Nuclear-spin-relaxation study of internal motion in two organic molecular solids

We investigate proton spin-lattice relaxation in two powdered organic molecular solids with reorienting methyl (${\mathrm{CH}}_3$) and tert-butyl [C${\left({\mathrm{CH}}_3\right)}_3$] groups: 3,5-di-tert-butylphenol (DTBP) and 1,3,5-tri-tert-butylbenzene (TTBZ). The temperature and Larmor frequency dependence of the relaxation rate is considerably more complicated than would be expected on the basis of random reorientations of the ${\mathrm{CH}}_3$ and C${\left({\mathrm{CH}}_3\right)}_3$ groups.

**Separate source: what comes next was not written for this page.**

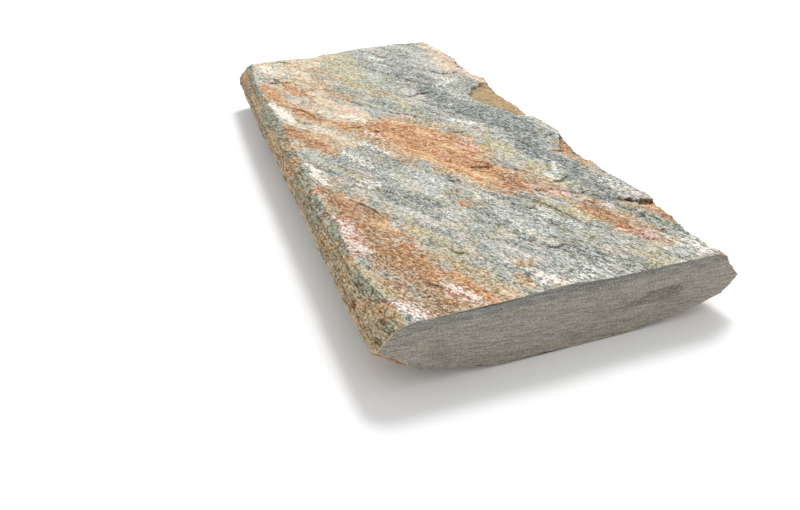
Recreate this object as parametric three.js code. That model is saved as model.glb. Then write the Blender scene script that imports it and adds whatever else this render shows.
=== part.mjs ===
// A split slate slab: one stone with a riven top, a cleaved bed, two broken flanks and two sawn ends.
// Millimetres. X runs across the slab, Y along it and Z up. The origin is the middle of the bed it lies on.
import * as THREE from "three";

const { clamp, degToRad, smoothstep } = THREE.MathUtils;

const slabLength = 460; // between the two sawn ends
const slabThickness = 40; // from the bed to the middle level of the riven top
const frontEnd = -slabLength / 2;

const sectionCount = 66; // cross-sections along the slab
const topColumns = 32; // steps across the riven top
const bedColumns = 14; // steps across the bed
const denseShare = 0.36; // share of the top's columns that crowd into its flaked right margin
const marginShare = 0.2; // that margin's share of the top's width

// Rims of the riven top as [y, x], front to back.
const leftRim = [
  [-230, -89.5], [-212, -90.5], [-199, -92.5], [-180, -96], [-149, -96.2], [-110, -95], [-64, -96.8],
  [-10, -93.4], [17, -93.8], [44, -92.6], [94, -93], [159, -94.5], [200, -92], [230, -88.5],
];
const rightRim = [
  [-230, 92], [-210, 91.6], [-200, 90.6], [-178, 94.6], [-163, 94.4], [-155, 97], [-132, 93.3],
  [-104, 90.8], [-96, 92.8], [-77, 89], [-54, 92], [-38, 96.6], [-20, 95.2], [1, 91.8], [37, 92.8],
  [68, 90.9], [83, 92.7], [96, 96], [112, 91.6], [153, 93.2], [165, 96.1], [199, 92.7], [230, 88],
];

// Each flank is a pile of beds. drops are the bed planes' depths under the top, and a station gives
// how far out the stone reaches at each drop, from the bottom of the top bed down to the bed rim.
// overhang limits that reach past the rim, for each millimetre of depth, so the right flank stays steep.
const leftFlank = {
  side: -1,
  rim: leftRim,
  drops: [0, 3.2, 8, 12.5, 16.5, 20, 25, 29.3],
  stations: [
    [-230, [95.3, 100.6, 104.4, 100.6, 93.4, 89.2, 82]],
    [-225, [96.8, 102.4, 106.2, 106.4, 101, 94.5, 86]],
    [-208, [98.4, 103.8, 106.6, 106.8, 103, 96, 87]],
    [-60, [100.8, 104.2, 105.4, 105.6, 102.4, 95, 86]],
    [100, [98.4, 103.2, 104.8, 105, 102, 96, 88]],
    [230, [93.4, 98.4, 100.6, 101.5, 98.6, 92, 83]],
  ],
  ruggedness: 0.9,
  overhang: 9,
  seed: 11,
};
const rightFlank = {
  side: 1,
  rim: rightRim,
  drops: [0, 4.4, 9, 13.5, 18.5, 23, 28, 33],
  stations: [
    [-230, [96.6, 98.8, 102.4, 106, 102.6, 97, 82]],
    [-150, [98.6, 99.4, 102, 104.6, 105, 99, 87]],
    [-20, [97.4, 100.4, 104.4, 106, 104.4, 97, 85]],
    [110, [96.4, 98.6, 101.6, 104, 101.6, 95, 83]],
    [230, [91.6, 95.4, 99.6, 101.6, 99, 92, 80]],
  ],
  ruggedness: 2.2,
  overhang: 0.47,
  seed: 23,
};
const bedGap = 0.3; // half the height of the sharp step between two beds of a flank
const noseLength = 16; // length behind the front end over which the right flank juts out past its limit
const noseOverhang = 1.2; // by how much that limit is raised at the front end
const trueOutline = 22; // length behind the front end over which the flanks settle into their ruggedness
const broadStray = 30; // over what lengths a bed's broken edge strays
const fineStray = 10;

// The level part of the bed as [y, x], which the slab lies on.
const bedLeftEdge = [[-230, -40], [-160, -52], [-70, -44], [20, -58], [120, -46], [230, -52]];
const bedRightEdge = [[-230, 40], [-150, 50], [-40, 58], [60, 46], [150, 56], [230, 44]];
const bedSteps = 3; // cleavage steps between the level part and a bed rim
const stepShare = 0.55; // share of the rise that is made by those steps, the rest being a slope
const riserBand = [0.25, 0.85]; // where in each step its riser lies

// Streaks and flakes of the riven face run along this line, turned from the slab's length.
const lineationAngle = degToRad(26);
const lineX = Math.sin(lineationAngle);
const lineY = -Math.cos(lineationAngle);

// Relief of the unbroken skin: wavelengths along and across the lineation, and heights.
const swell = { along: 120, across: 50, height: 0.8 };
const ridges = { along: 46, across: 15, height: 0.4 };
const skinSteps = { along: 95, across: 34, height: 0.9, upper: [0.16, 0.2], lower: [-0.3, -0.26] };

// Places where the top skin has flaked off, as [x, y] outlines that may run past the rim.
const scars = [
  {
    name: "long ledge",
    depth: 2.3,
    outline: [
      [110, 84], [86, 83], [76, 77], [67, 64], [68, 48], [74, 32], [79, 16], [84, 3], [90, -4], [110, -6],
    ],
  },
  {
    name: "notch",
    depth: 2.8,
    outline: [[110, -42], [93, -45], [88, -56], [84, -63], [82, -69], [86, -80], [88, -92], [110, -99]],
  },
  {
    name: "under the hanging flake",
    depth: 3.6,
    outline: [[110, -157], [95, -158], [84, -156], [85, -166], [88, -178], [89, -192], [110, -203]],
  },
  {
    name: "back margin",
    depth: 0.7,
    outline: [
      [110, 118], [84, 122], [72, 124], [63, 130], [66, 150], [64, 176], [72, 205], [78, 240], [110, 240],
    ],
  },
  {
    name: "chip",
    depth: 2,
    outline: [[12, -70], [16, -69], [23, -74], [21, -79], [16, -79]],
  },
  {
    name: "front right skin",
    depth: 1.1,
    outline: [
      [28, -118], [36, -128], [41, -150], [47, -176], [59, -190], [64, -204], [80, -200], [78, -168],
      [66, -140], [48, -122],
    ],
  },
  {
    name: "back left flake",
    depth: 1,
    outline: [
      [-110, 184], [-86, 181], [-70, 168], [-60, 150], [-56, 118], [-62, 100], [-76, 108], [-88, 128],
      [-110, 150],
    ],
  },
];
const scarRaggedness = 1.6; // how far a scar's real edge strays from its outline
const raggedLength = 7; // over what length it strays
const scarWall = 0.3; // width of the wall between a scar and the skin
const snapReach = 2.4; // a grid point this near a scar's edge is moved onto it

// One fixed value between -1 and 1 for each corner of a square lattice.
function cornerValue(i, j, seed) {
  const wave = Math.sin(i * 127.1 + j * 311.7 + seed * 74.7) * 43758.5453;
  return 2 * (wave - Math.floor(wave)) - 1;
}

const ease = (t) => t * t * (3 - 2 * t);

// Smooth noise between -1 and 1.
function noise(x, y, seed) {
  const i = Math.floor(x);
  const j = Math.floor(y);
  const u = ease(x - i);
  const v = ease(y - j);
  const near = cornerValue(i, j, seed) * (1 - u) + cornerValue(i + 1, j, seed) * u;
  const far = cornerValue(i, j + 1, seed) * (1 - u) + cornerValue(i + 1, j + 1, seed) * u;
  return near * (1 - v) + far * v;
}

// Value at y along a list of [y, value] points, with no overshoot.
function along(points, y) {
  let k = 0;
  while (k < points.length - 2 && y > points[k + 1][0]) k++;
  const [[y0, a], [y1, b]] = [points[k], points[k + 1]];
  const t = clamp((y - y0) / (y1 - y0), 0, 1);
  return a + (b - a) * t;
}

// Distance from (x, y) to an outline's edge, positive inside it.
function depthInside(outline, x, y) {
  let nearest = Infinity;
  let inside = false;
  for (let k = 0; k < outline.length; k++) {
    const [ax, ay] = outline[k];
    const [bx, by] = outline[(k + 1) % outline.length];
    const dx = bx - ax;
    const dy = by - ay;
    const t = clamp(((x - ax) * dx + (y - ay) * dy) / (dx * dx + dy * dy), 0, 1);
    nearest = Math.min(nearest, Math.hypot(x - ax - t * dx, y - ay - t * dy));
    if (ay > y !== by > y && x < ((bx - ax) * (y - ay)) / (by - ay) + ax) inside = !inside;
  }
  return inside ? nearest : -nearest;
}

// Distance inside a scar's ragged edge.
function scarField(scar, index, x, y) {
  const stray = noise(x / raggedLength, y / raggedLength, 40 + index);
  return depthInside(scar.outline, x, y) + scarRaggedness * stray;
}

function skinRelief(x, y) {
  const lengthways = x * lineX + y * lineY;
  const crossways = -x * lineY + y * lineX;
  const wave = (part, seed) => noise(lengthways / part.along, crossways / part.across, seed);
  const level = wave(skinSteps, 3);
  const risers = smoothstep(level, ...skinSteps.upper) + smoothstep(level, ...skinSteps.lower) - 1;
  return swell.height * wave(swell, 1) + ridges.height * wave(ridges, 2) + skinSteps.height * risers;
}

function topHeight(x, y) {
  let z = slabThickness + skinRelief(x, y);
  scars.forEach((scar, index) => {
    if (scarField(scar, index, x, y) > scarWall) z -= scar.depth;
  });
  return z;
}

// Moves a point of the top onto the nearest scar's edge, so that the edge stays sharp.
function snapToScar(x, y) {
  for (const [index, scar] of scars.entries()) {
    const field = scarField(scar, index, x, y);
    if (Math.abs(field) > snapReach) continue;
    const e = 0.5;
    const gx = (scarField(scar, index, x + e, y) - field) / e;
    const gy = (scarField(scar, index, x, y + e) - field) / e;
    const steepness = Math.max(gx * gx + gy * gy, 0.3);
    return [x - (field * gx) / steepness, y - (field * gy) / steepness];
  }
  return [x, y];
}

// Points down one flank as [x, z], from just under the rim to the bed rim.
function flankPoints(flank, y) {
  const { side, drops, stations, ruggedness, overhang, seed } = flank;
  const reach = drops.slice(1).map((drop, k) => along(stations.map(([at, list]) => [at, list[k]]), y));
  reach.unshift(side * along(flank.rim, y));
  const calm = smoothstep(y, frontEnd, frontEnd + trueOutline);
  const slope = overhang + noseOverhang * (1 - smoothstep(y, frontEnd, frontEnd + noseLength));
  const points = [];
  for (let bed = 0; bed < drops.length - 1; bed++) {
    const broad = noise(y / broadStray, bed * 5.3, seed);
    const fine = noise(y / fineStray, bed * 7.7, seed + 1);
    const stray = ruggedness * calm * (broad + fine / 2);
    const addPoint = (level, gap) => {
      const out = Math.min(reach[level] + stray, reach[0] + slope * drops[level]);
      points.push([side * out, slabThickness - drops[level] + gap]);
    };
    if (bed > 0) addPoint(bed, -bedGap);
    addPoint(bed + 1, bed === drops.length - 2 ? 0 : bedGap);
  }
  return points;
}

// Height of the underside: level where the slab lies, then rising in worn steps to the rim's height.
function bedHeight(x, edge, rimX, rimZ) {
  const share = clamp((x - edge) / (rimX - edge), 0, 1);
  const climb = share * bedSteps;
  const step = Math.floor(Math.min(climb, bedSteps - 0.001));
  const riser = smoothstep(climb - step, ...riserBand);
  return rimZ * ((stepShare * (step + riser)) / bedSteps + (1 - stepShare) * share);
}

// Places of the top's columns from 0 at the left rim to 1 at the right one.
function columnShare(k) {
  const open = Math.round(topColumns * (1 - denseShare));
  if (k <= open) return ((1 - marginShare) * k) / open;
  return 1 - marginShare + (marginShare * (k - open)) / (topColumns - open);
}

// One closed cross-section: over the top, down the right flank, back under the bed, up the left flank.
function sectionAt(j) {
  const y = frontEnd + (slabLength * j) / sectionCount;
  const inner = j > 0 && j < sectionCount;
  const left = along(leftRim, y);
  const right = along(rightRim, y);
  const points = [];
  for (let k = 0; k <= topColumns; k++) {
    const x = left + (right - left) * columnShare(k);
    const free = inner && k > 1 && k < topColumns;
    const [px, py] = free ? snapToScar(x, y) : [x, y];
    points.push(new THREE.Vector3(px, py, topHeight(px, py)));
  }
  const rightSide = flankPoints(rightFlank, y);
  const leftSide = flankPoints(leftFlank, y);
  rightSide.forEach(([x, z]) => points.push(new THREE.Vector3(x, y, z)));
  const [rightBedX] = rightSide.at(-1);
  const [leftBedX] = leftSide.at(-1);
  for (let k = 1; k < bedColumns; k++) {
    const x = rightBedX + ((leftBedX - rightBedX) * k) / bedColumns;
    const underRight = x > 0;
    const edge = along(underRight ? bedRightEdge : bedLeftEdge, y);
    const z = bedHeight(x, edge, ...(underRight ? rightSide.at(-1) : leftSide.at(-1)));
    points.push(new THREE.Vector3(x, y, z));
  }
  leftSide.reverse().forEach(([x, z]) => points.push(new THREE.Vector3(x, y, z)));
  return points;
}

// A sawn end: one flat face inside a section's outline. It faces +Y when facing is 1 and -Y when it is -1.
function sawnEnd(section, firstIndex, facing) {
  const outline = section.map((p) => new THREE.Vector2(p.x, p.z));
  return THREE.ShapeUtils.triangulateShape(outline, []).map(([a, b, c]) => {
    const [p, q, r] = [outline[a], outline[b], outline[c]];
    const turn = (q.x - p.x) * (r.y - p.y) - (q.y - p.y) * (r.x - p.x);
    const corners = turn * facing < 0 ? [a, b, c] : [a, c, b];
    return corners.map((corner) => firstIndex + corner);
  });
}

function slabGeometry() {
  const sections = Array.from({ length: sectionCount + 1 }, (_, j) => sectionAt(j));
  const ring = sections[0].length;
  const triangles = [];
  for (let j = 0; j < sectionCount; j++) {
    for (let i = 0; i < ring; i++) {
      const next = (i + 1) % ring;
      const [a, b] = [j * ring + i, j * ring + next];
      const [d, c] = [a + ring, b + ring];
      triangles.push([a, b, c], [a, c, d]);
    }
  }
  triangles.push(...sawnEnd(sections[0], 0, -1));
  triangles.push(...sawnEnd(sections[sectionCount], sectionCount * ring, 1));
  const geometry = new THREE.BufferGeometry().setFromPoints(sections.flat());
  geometry.setIndex(triangles.flat());
  geometry.computeVertexNormals();
  return geometry;
}

const slate = new THREE.MeshStandardMaterial({ color: 0xa3a093, roughness: 0.85, flatShading: true });
const slab = new THREE.Mesh(slabGeometry(), slate);
slab.name = "slate_slab";

const stone = new THREE.Group();
stone.add(slab);
export default stone;
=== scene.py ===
import math

import bmesh
import bpy
import numpy as np
from mathutils import Matrix, Vector


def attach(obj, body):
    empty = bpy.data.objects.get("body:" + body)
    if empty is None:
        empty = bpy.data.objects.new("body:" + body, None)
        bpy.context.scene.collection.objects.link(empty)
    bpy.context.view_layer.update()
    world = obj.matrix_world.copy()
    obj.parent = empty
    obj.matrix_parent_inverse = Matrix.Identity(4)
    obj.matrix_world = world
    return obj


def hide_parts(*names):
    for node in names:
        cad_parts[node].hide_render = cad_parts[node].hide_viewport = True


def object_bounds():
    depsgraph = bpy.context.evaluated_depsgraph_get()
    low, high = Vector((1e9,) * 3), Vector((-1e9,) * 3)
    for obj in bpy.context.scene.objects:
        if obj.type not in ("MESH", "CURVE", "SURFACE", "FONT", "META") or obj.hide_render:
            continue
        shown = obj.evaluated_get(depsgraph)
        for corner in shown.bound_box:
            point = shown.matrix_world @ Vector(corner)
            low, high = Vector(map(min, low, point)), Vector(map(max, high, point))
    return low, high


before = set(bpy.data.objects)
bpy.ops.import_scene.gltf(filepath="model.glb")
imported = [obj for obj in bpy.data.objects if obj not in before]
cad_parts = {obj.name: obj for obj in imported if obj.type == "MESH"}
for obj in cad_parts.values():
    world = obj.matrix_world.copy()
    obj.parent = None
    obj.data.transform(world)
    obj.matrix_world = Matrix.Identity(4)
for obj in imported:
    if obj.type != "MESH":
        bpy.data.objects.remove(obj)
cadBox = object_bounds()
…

The spectral densities describing the relaxation are broader, and show more structure, than those customarily used to interpret relaxation data. Assuming that the spectral densities may be expressed as linear superpositions of Lorentzians, we are able to obtain a single, nonexponential correlation function which leads to satisfactory fits of the data. Assuming also the validity of the Arrhenius relation, $\tau ={\tau }_{\infty }\exp \left(\frac{E}{\mathrm{kT}}\right)$, with a constant ${\tau }_{\infty }$, we find that the barriers to rotation for the ${\mathrm{CH}}_3$ and C${\left({\mathrm{CH}}_3\right)}_3$ groups may be characterized by a distribution of activation energies consisting of a wide background and one (DTBP) or two (TTBZ) $\delta$ functions.